Holy tension problems, Batman! As a note, this was made with worsted-weight yarn and an H hook (5mm). I tried again, resisting with all my might the urge to tug the yarn down when I switched colors:

owl B front owl B back

Immediately after I finished the piece some of the carried yarn was peeking out between the strands of the yarn in use, but I stretched the finished piece vertically and then horizontally and they all disappeared. Apparently for me the key is to hang loose.

So, then, that’s all about practice, but what can be done about the exploded mess that is the back side of the stitch? It seemed perhaps I’d found the reason that well over half the fancy color work I’d seen online was on pieces worked in the round.

There is either surprisingly little to be found online about colorwork, or I have not found the right search terms. I mostly got pages with what I have always seen as simply the correct way to change colors in crochet, presented as though it is a special technique.

However, Carol Ventura’s blog about tapestry crochet includes a tutorial category, and there I found a post about the mess wrong sides make. Her solution? Crochet in such a way that all the stitches’ fronts are on the same side of the work. She either switches hands between rows or works the “wrong side” rows with a backwards crochet technique.

The comments section of that post includes another tip: if you’re making something with a larger hook (J/6mm or K/6.5mm, say), it will look better if the carried colors are uniform, since they will show through a bit. That is, if there are stretches where you are carrying white inside yellow, you should carry white inside all the yellow stitches.

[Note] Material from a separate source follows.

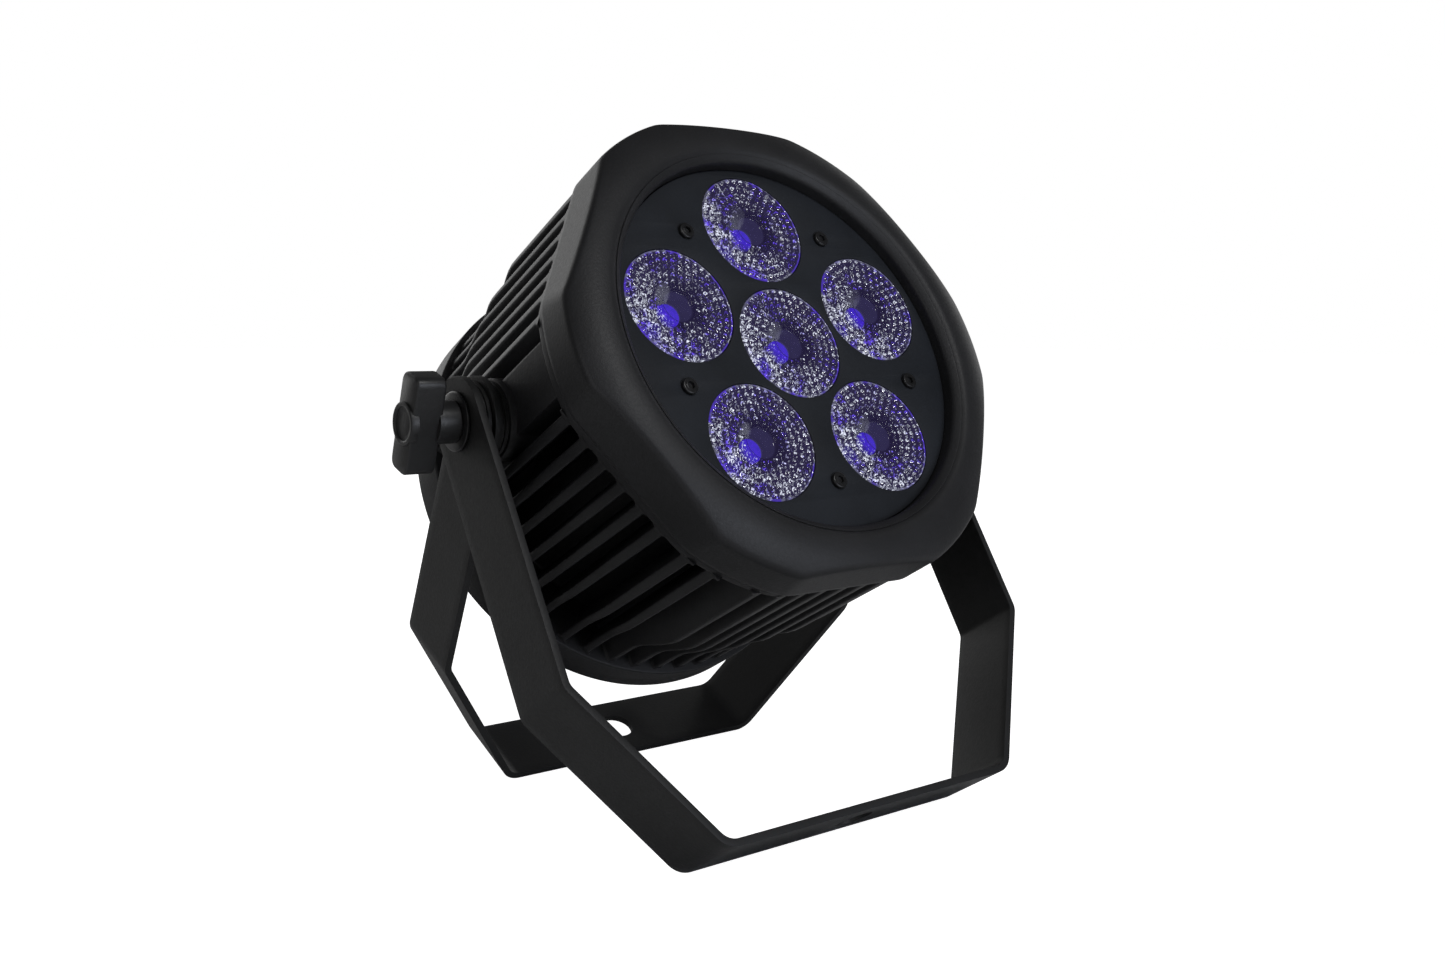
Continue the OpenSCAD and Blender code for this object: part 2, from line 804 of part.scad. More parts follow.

As a bonus, as someone who crochets with always at least two and often several more colors, she has a solution to the twisting-strands problem: don’t untwist, just make sure the twist is right up against the back of the work. You can see in the example in her post about this that it does not produce any bump or peek of color, at least when done right.

I can see I have some practicing to do!